El emperador dijo que él mandaba azotar a quien no pagaba el tributo, que sometía a lento suplicio a quien no se inclinaba a su paso y que enviaba a la horca a quien osaba criticar sus actos.
- Pero esos son los culpables -dijo el consejero. Y explicó:
El poder sin miedo se desinfla como el pulmón sin aire.
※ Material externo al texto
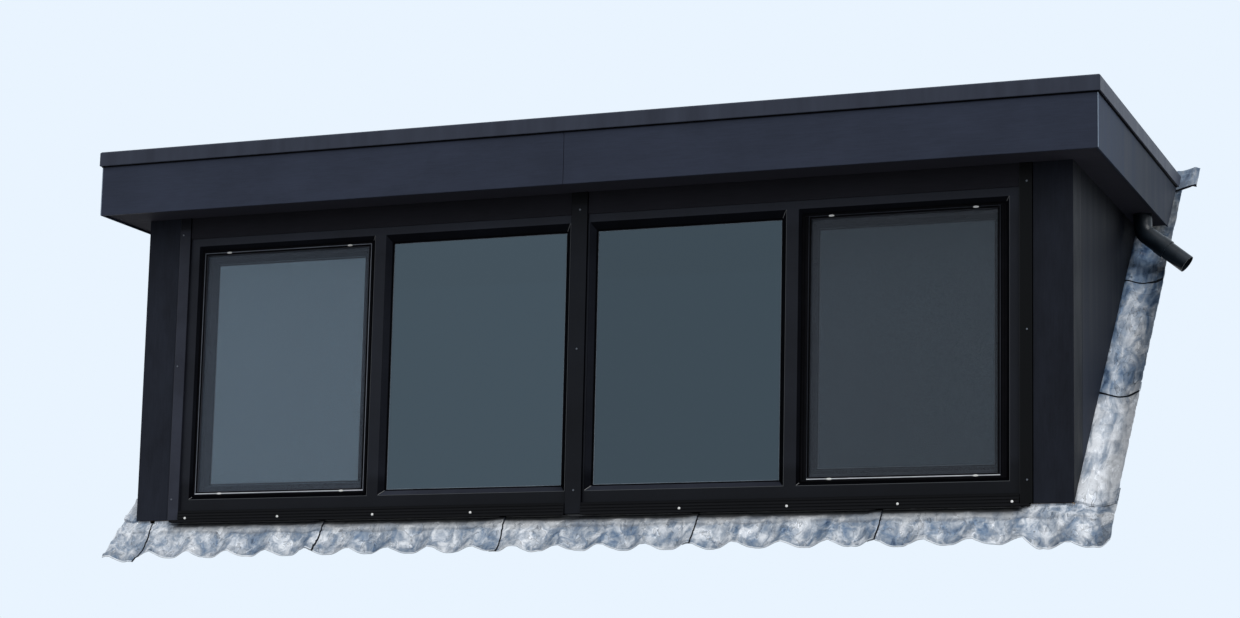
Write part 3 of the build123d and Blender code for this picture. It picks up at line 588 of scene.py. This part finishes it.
eased_edges = {
    0.0016: [*both("fascia_front"), *both("corner_cladding"), "soffit_front"],
    0.0022: [*both("window_frame"), *both("sash")],
    0.0010: [*both("screen_frame"), "sill_profiles", "cover_strips", "roof_trim_front",
             "roof_trim_sides"],
    0.0030: ["curb_front", *both("curb"), "curb_rear", "corner_posts", "head_beam"],
}
for radius, names in eased_edges.items():
    for node in names:
        eased(node, radius)
for node in both("fascia_side"):
    eased(node, 0.0016, side_board)
for node in both("cheek_cladding"):
    eased(node, 0.0016, cheek_board)
eased("head_boards", 0.0016, head_board)
eased("centre_post", 0.0010, post_foil)
# Only the left sash pane's outer face keeps the strong painted reflection; its inner face gets the
# plain glass
bright_pane = eased("sash_glass_left", 0.0006, panes["sash_glass_left"])
bright_pane.data.materials.append(finishes["glass"])
for face in bright_pane.data.polygons:
    if face.normal.y > 0.5:
        face.material_index = 1


# Lead flashing

def smooth_step(value):
    """An eased step from 0 to 1."""
    value = min(1.0, max(0.0, value))
    return value * value * (3 - 2 * value)


def tile_wave(x):
    """Level of the tile wave, 0 on a crest and -1 in a broad trough."""
    turn = ((x - crest_offset) / tile_pitch) % 1
    return -smooth_step(min(turn, 1 - turn) / 0.42)


def creases(x, d, seed=1.0):
    """Ridges and dents left by beating the sheet into place, in metres."""
    spot = Vector((x * 5.0 + seed, d * 11.0, seed * 0.37))
    ridge = 1 - abs(noise.noise(spot * 1.7))
    fold = 1 - abs(noise.noise(Vector((x * 3.5 + d * 8.0, d * 3.0 - x * 1.5, seed + 5.0))))
    dent = noise.noise(spot * 2.6)
    return 0.0056 * ridge ** 9 + 0.0046 * fold ** 10 + 0.0026 * dent


def pressed_line(x, d):
    """A long shallow crease across the slope, where the sheet was first bent."""
    off = d - 0.062 - 0.010 * noise.noise(Vector((x * 2.6, 1.0, 1.7)))
    return 0.0030 * math.exp(-(off / 0.006) ** 2) - 0.0018 * math.exp(-((off - 0.012) / 0.008) ** 2)


def pleats(x, d):
    """Short folds that run down to each crest, where the lead was gathered."""
    turn = ((x - crest_offset) / tile_pitch + 0.5) % 1 - 0.5
    lean = turn * tile_pitch - 0.02 * noise.noise(Vector((x * 3.0, 1.0, 0.4))) - 0.10 * (d - 0.1)
    return 0.0040 * math.exp(-(lean / 0.007) ** 2) * smooth_step((d - 0.06) / 0.05)


def beaten(x, d):
    """All the relief of the front sheets, the same above and below a lap."""
    relief = creases(x, d) + pressed_line(x, d) + pleats(x, d)
    return relief * smooth_step((d - 0.012) / 0.03)


def hem(x, length):
    """How far down the slope a sheet reaches: less on the crests, more to the far left."""
    ragged = 0.0020 * noise.noise(Vector((x * 6.0, 3.3, 1.0)))
    to_left = 0.009 * smooth_step((-x - 0.9) / 0.9)
    return length - 0.002 - 0.005 * (1 + tile_wave(x)) + to_left + ragged


def on_slope(x, d, level):
    """The point at x, a distance down the slope and a level above it."""
    return Vector((x, 0, 0)) + lead_start + down * d + away * level


def sheet_grid(name, columns, rows, surface, gap=None, dark_edge=None, finish=None):
    """A lead sheet from a grid of points, given its thickness and smoothed.

    Gap tells where the grid is open, and dark_edge which faces are a lap's shaded edge."""
    shape = bmesh.new()
    grid = [[shape.verts.new(surface(u / columns, v / rows)) for u in range(columns + 1)]
            for v in range(rows + 1)]
    for v in range(rows):
        for u in range(columns):
            if gap and gap((u + 0.5) / columns, (v + 0.5) / rows):
                continue
            face = shape.faces.new((grid[v][u], grid[v][u + 1], grid[v + 1][u + 1], grid[v + 1][u]))
            # The front sheets' last row gets the hem's painted highlight
            if not finish and v == rows - 1:
                face.material_index = 2
            if dark_edge and dark_edge(u, v):
                face.material_index = 1
    bmesh.ops.delete(shape, geom=[v for v in shape.verts if not v.link_faces], context="VERTS")
    middle = shape.faces[:][len(shape.faces) // 2]
    shape.normal_update()
    if middle.normal.dot(away) < 0:
        bmesh.ops.reverse_faces(shape, faces=shape.faces[:])
    mesh = bpy.data.meshes.new(name)
    shape.to_mesh(mesh)
    shape.free()
    piece = new_piece(name, mesh)
    for metal in (finish or finishes["lead"], seam_edge, hem_highlight):
        mesh.materials.append(metal)
    wall = piece.modifiers.new("thickness", "SOLIDIFY")
    wall.thickness = lead_sheet
    wall.offset = -1
    return smoothed(plain_mesh(piece), 50)


def apron_sheet(name, left, right, length=apron_length, lapped=True):
    """A sheet of the front apron: up behind the sill, over the fold and down into the waves.

    Its right edge laps over the next sheet and is turned down onto it."""
    upstand, fold, fold_end = 0.016, 0.020, 0.016
    bed, lap_height, lap_ramp = 0.0008, 0.0062, 0.07
    row_step = 0.0058
    path = upstand + fold + length
    columns = max(10, round((right(0.5) - left(0.5)) / 0.0065))
    wall_y, top_z = core_y - sheet_gap, foot_z - bed

    def surface(u, v):
        run = v * path
        share = min(1.0, u * columns / (columns - 1))
        x = left(v) + (right(v) - left(v)) * share
        to_edge = right(v) - x
        rise = bed
        if lapped:
            rise += lap_height * smooth_step(1 - to_edge / lap_ramp)
            if u == 1:
                x += lap_lip
                rise = 0
        if run < upstand:
            return Vector((x, wall_y, top_z - run))
        if run < upstand + fold:
            turn = (run - upstand) / fold
            high_point = Vector((x, wall_y, top_z - upstand))
            low_point = on_slope(x, fold_end, rise)
            corner = on_slope(x, sheet_gap, rise)
            return ((1 - turn) ** 2 * high_point + 2 * turn * (1 - turn) * corner
                    + turn ** 2 * low_point)
        d = fold_end + (run - upstand - fold) / length * (hem(x, length) - fold_end)
        sink = smooth_step((d - 0.045) / 0.125)
        return on_slope(x, d, rise + wave_depth * sink * tile_wave(x) + beaten(x, d))

    return sheet_grid(name, columns, max(8, round(path / row_step)), surface,
                      dark_edge=lambda u, v: lapped and u == columns - 1 and v * row_step > upstand)


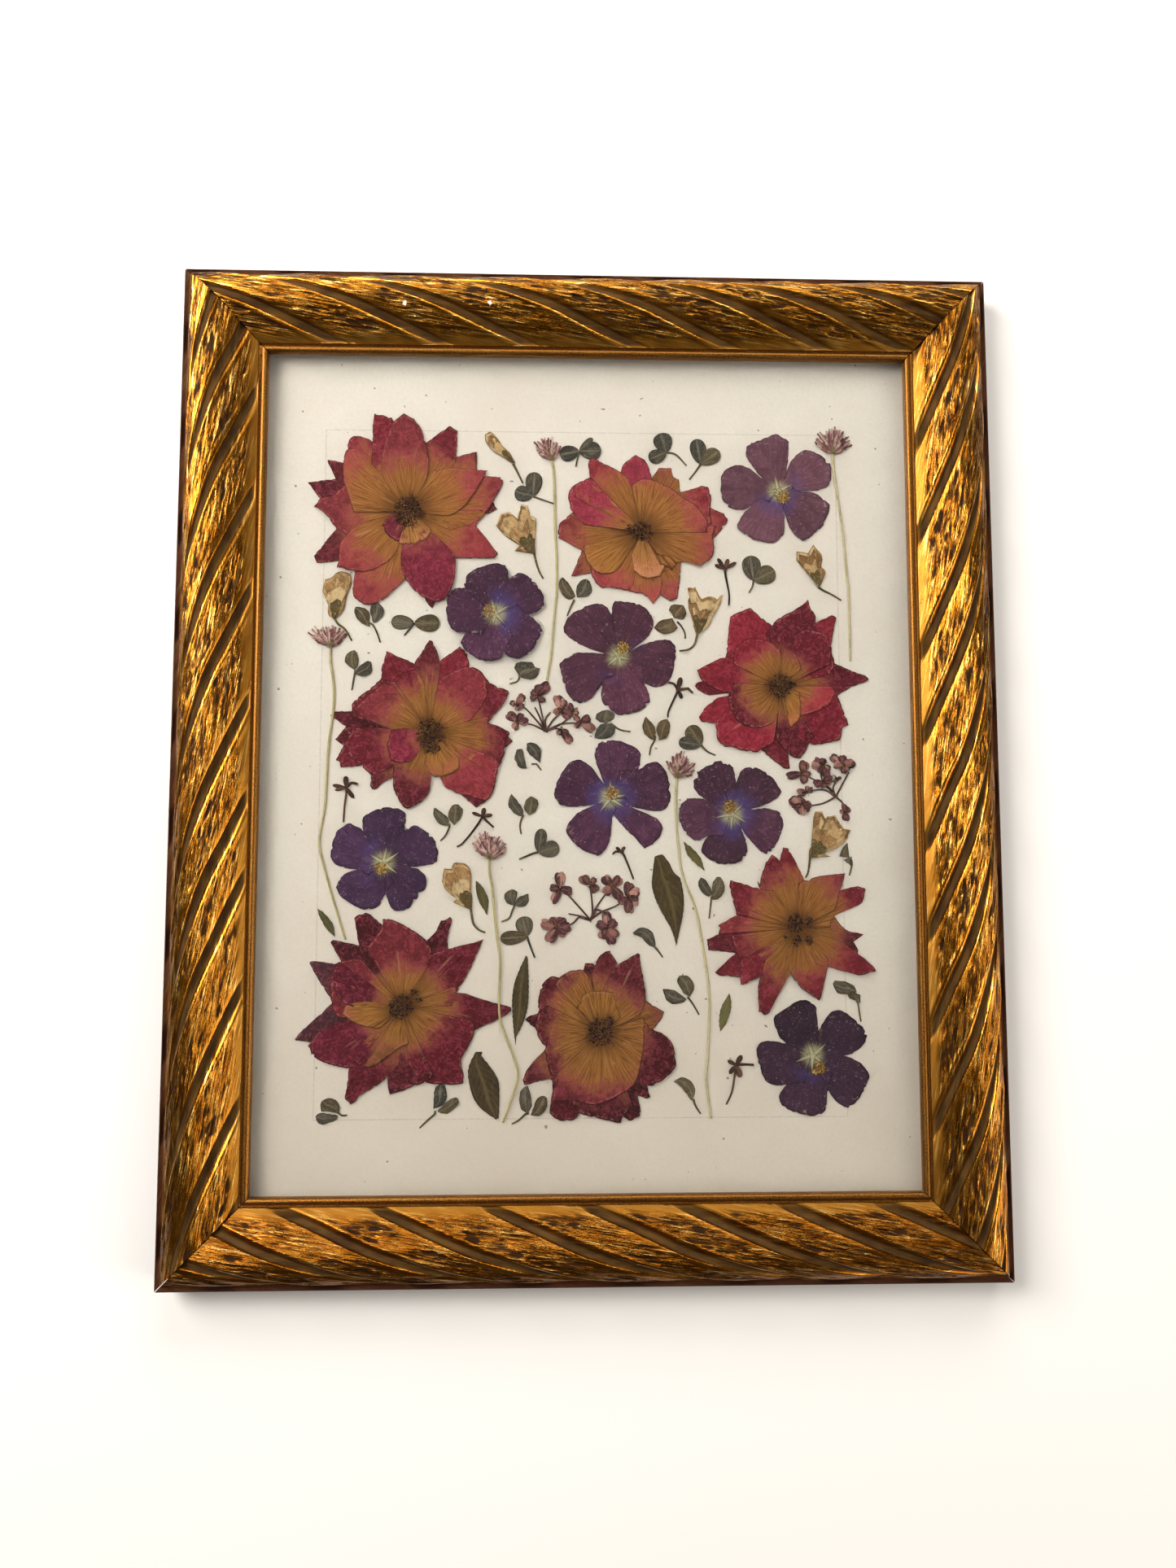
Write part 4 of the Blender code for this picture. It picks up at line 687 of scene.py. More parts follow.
# %% Grey board and thin steel
def board_finish():
    look = Finish("grey_board", roughness=0.95)
    place = look.place()
    cloud = look.noise(place, 22, 4, 0.6)
    pulp = look.noise(place, 1200, 4, 0.7)
    flecks = look.noise(look.stretched(place, (260, 700, 1)), 2.0, 2, 0.5)
    look.set("Base Color", look.layers(
        look.mix(cloud.rise(0.3, 0.7), (146, 134, 114), (168, 156, 134)),
        (flecks.rise(0.66, 0.74) * 0.6, (96, 84, 68)),
        (pulp.rise(0.3, 0.8) * 0.35, (186, 174, 150))))
    look.relief((pulp, 0.5, 0.0003))
    return look.material


def steel_finish():
    look = Finish("thin_steel", roughness=0.35, metallic=1.0)
    place = look.place()
    brushed = look.noise(look.stretched(place, (300, 5000, 300)), 1.0, 3, 0.6)
    rust = look.noise(place, 420, 4, 0.6)
    colour = look.mix(brushed, (132, 132, 130), (178, 178, 174))
    look.set("Base Color", look.mix(rust.rise(0.6, 0.72) * 0.7, colour, (112, 74, 46)))
    look.set("Roughness", 0.3 + brushed * 0.2 + rust.rise(0.6, 0.72) * 0.3)
    look.set("Metallic", 1 - rust.rise(0.6, 0.72) * 0.6)
    look.relief((brushed, 0.2, 0.0001))
    return look.material


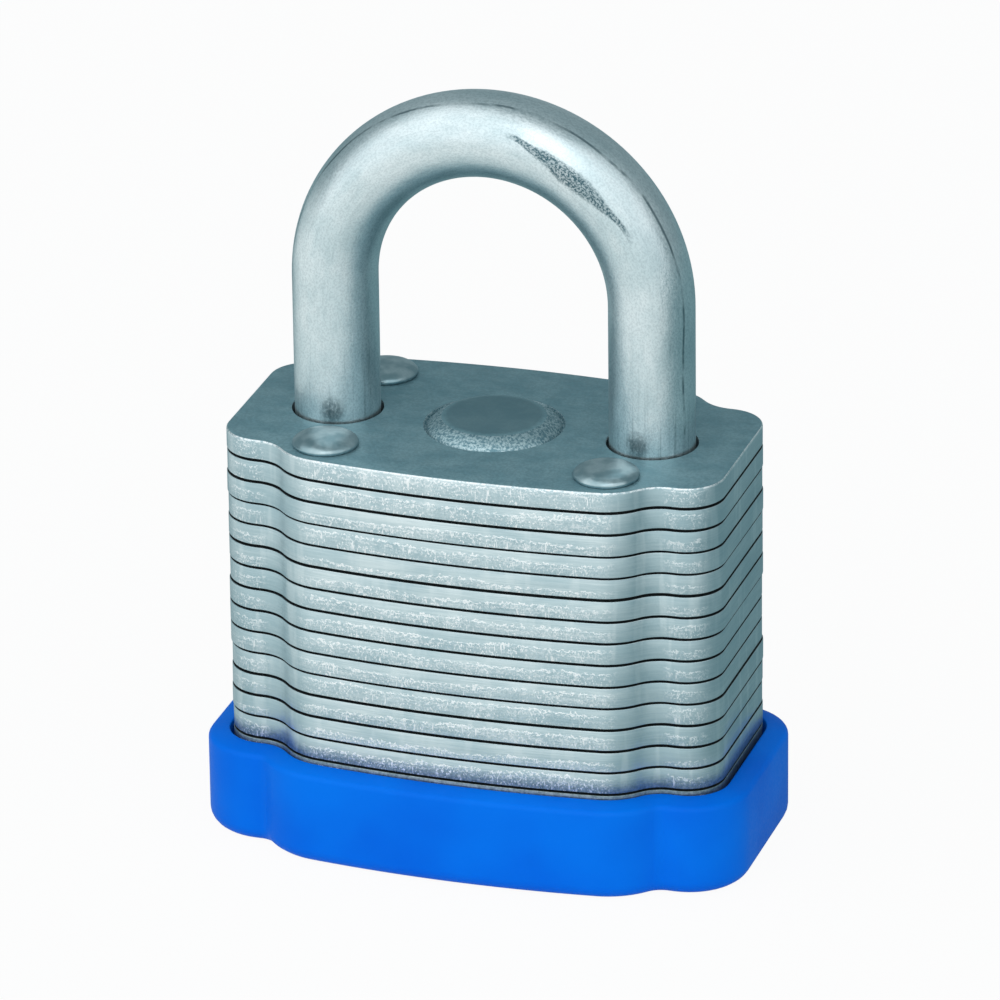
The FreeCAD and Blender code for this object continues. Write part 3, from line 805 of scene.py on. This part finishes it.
class MouldedPlastic(Finish):
    """Injection-moulded polypropylene, coloured right through, with a faint fine texture."""

    name = "moulded_blue_polypropylene"
    colour = linear("#0076EE")
    shade = linear("#006AE4")

    def build(self) -> None:
        """An even colour with slight clouds and a very shallow texture."""
        cloud = self.noise(9.0, 2.0)
        fine = self.noise(0.22, 2.0)
        ripple = self.noise(3.5, 2.0, (1, 1, 3), 0.5, (6, 1, 4))
        base = self.mix(self.remap(cloud, 0.3, 0.7), self.shade, self.colour)
        relief = self.math("ADD", self.math("MULTIPLY", fine, 0.25), ripple)
        self.set(IOR=1.49, Specular_IOR_Level=0.06)
        self.wire(Base_Color=base, Roughness=self.remap(fine, 0.3, 0.7, 0.36, 0.46),
                  Normal=self.bump(relief, 0.04, 0.5))


@dataclass(frozen=True)
class MetalLook:
    """Colours, roughness and grain of a plain machined metal."""

    name: str
    light: str
    dark: str
    roughness: float
    grain_mm: float


class MachinedMetal(Finish):
    """A turned, drawn or sintered metal with a fine grain."""

    def __init__(self, look: MetalLook) -> None:
        """Takes the look's colours and builds the material."""
        self.look = look
        self.name = look.name
        super().__init__()

    def build(self) -> None:
        """Fine tool marks round the piece over slight staining."""
        cloud = self.noise(2.5, 3.0)
        marks = self.noise(self.look.grain_mm, 2.0, (12, 12, 1))
        base = self.mix(self.remap(cloud, 0.3, 0.7), linear(self.look.light), linear(self.look.dark))
        self.set(Metallic=1.0)
        rough = self.remap(marks, 0.3, 0.7, self.look.roughness - 0.05, self.look.roughness + 0.07)
        self.wire(Base_Color=base, Roughness=rough, Normal=self.bump(marks, 0.01, 0.6))


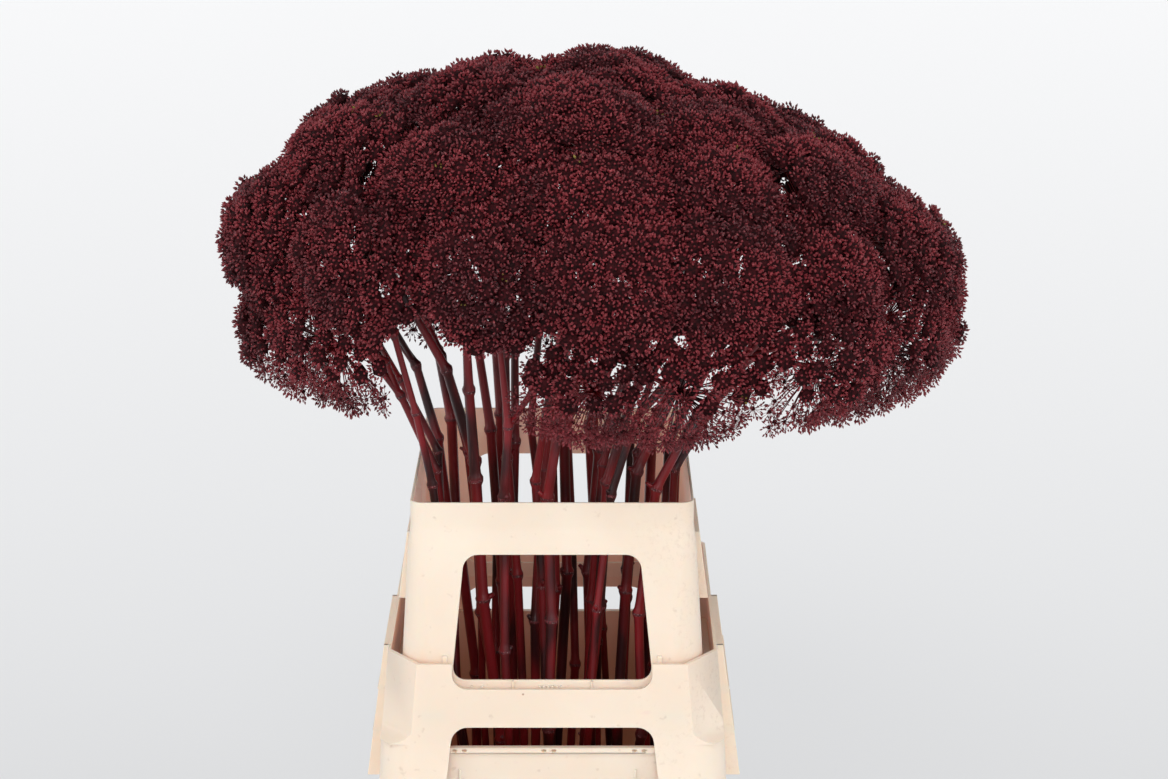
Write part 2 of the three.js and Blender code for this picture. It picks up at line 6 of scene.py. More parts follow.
import logging
import math
from collections.abc import Callable, Iterable
from dataclasses import dataclass
from enum import Enum

import bmesh
import bpy
from mathutils import Matrix, Quaternion, Vector


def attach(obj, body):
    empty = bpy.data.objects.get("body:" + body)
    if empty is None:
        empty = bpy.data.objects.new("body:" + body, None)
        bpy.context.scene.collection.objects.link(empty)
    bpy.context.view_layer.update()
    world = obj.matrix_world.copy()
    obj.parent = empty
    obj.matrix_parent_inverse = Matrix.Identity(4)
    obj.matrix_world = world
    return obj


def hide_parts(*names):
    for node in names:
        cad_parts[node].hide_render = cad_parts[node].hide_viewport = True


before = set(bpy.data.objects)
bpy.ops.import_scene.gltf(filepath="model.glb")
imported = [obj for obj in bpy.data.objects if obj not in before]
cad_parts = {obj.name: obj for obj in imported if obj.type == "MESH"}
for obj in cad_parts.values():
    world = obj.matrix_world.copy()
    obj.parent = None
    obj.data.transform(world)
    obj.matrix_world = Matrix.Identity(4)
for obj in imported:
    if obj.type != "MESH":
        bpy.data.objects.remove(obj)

LOG = logging.getLogger("bishops_flowers")

BODY = "root"
MILLIMETRE = 0.001
GOLDEN = math.pi * (3 - math.sqrt(5))
UP = Vector((0, 0, 1))
WORD = 0xFFFFFFFF

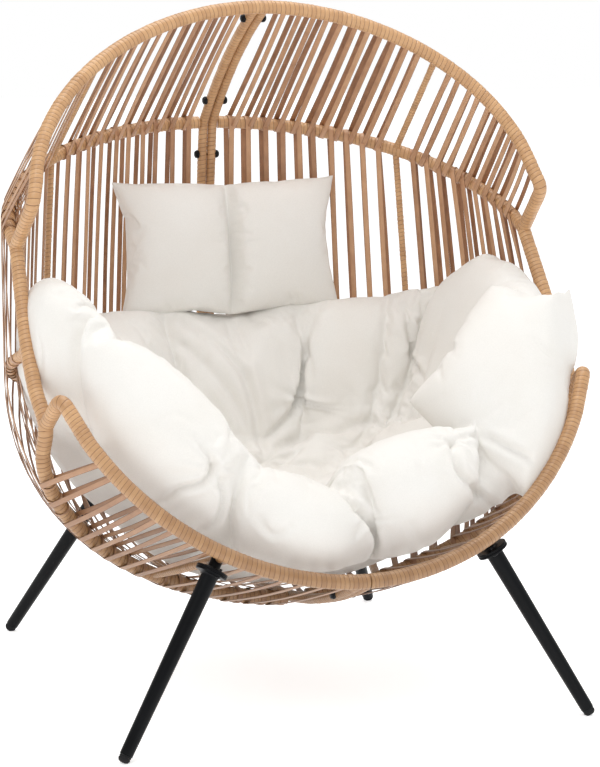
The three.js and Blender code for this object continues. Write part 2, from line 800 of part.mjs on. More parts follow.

Si sólo se castiga a los culpables, sólo los culpables sienten miedo (ergo, también hay que castigar a los inocentes).
El emperador meditó, en silencio, y dijo:
- Entiendo.
Y mandó al verdugo que cortara la cabeza del consejero, y dispuso que toda la población de la capital asistiera al espectáculo en la Plaza del Poder Celestial.
Después del consejero, otros inocentes fueron decapitados.
El emperador tuvo larga vida y feliz gobierno.
Pasaron muchos, muchísimos años y el puño de hierro (ensangrentado) del emperador legendario fue adoptado por muchas dinastías de ese lejano y fascinante país donde abundaban los dragones y unicornios y los sabios se retiraban a las montañas para poder vivir en paz.
El miedo hizo que los buenos se escondieran como los cangrejos, debajo de las rocas, y los afortunados huían como el viejo Lao Tsé, (contemporáneo de Confucio [2]), cuya conciencia sólo permitía que se arrodillase su búfalo para beber agua. Dicen que montado sobre ese fabuloso animal dejó China y se fue a India. En la frontera dejó a un vigilante un manuscrito con su filosofía, conocido como el Tao Te King (El camino de la virtud), que para algunos “es el mejor libro del mundo”.
[1] También en la izquierda hay aristócratas y parias.
[2] Confucio, (551 a-C—479 a-C.) el pensador más influyente del Extremo Oriente, pasó por altibajos. Unas veces era llamado por los reyes y otras repudiado (al igual que Platón) lo que dependía del estado de ánimo de los amos, que en cada época cambian de nombre pero no de función.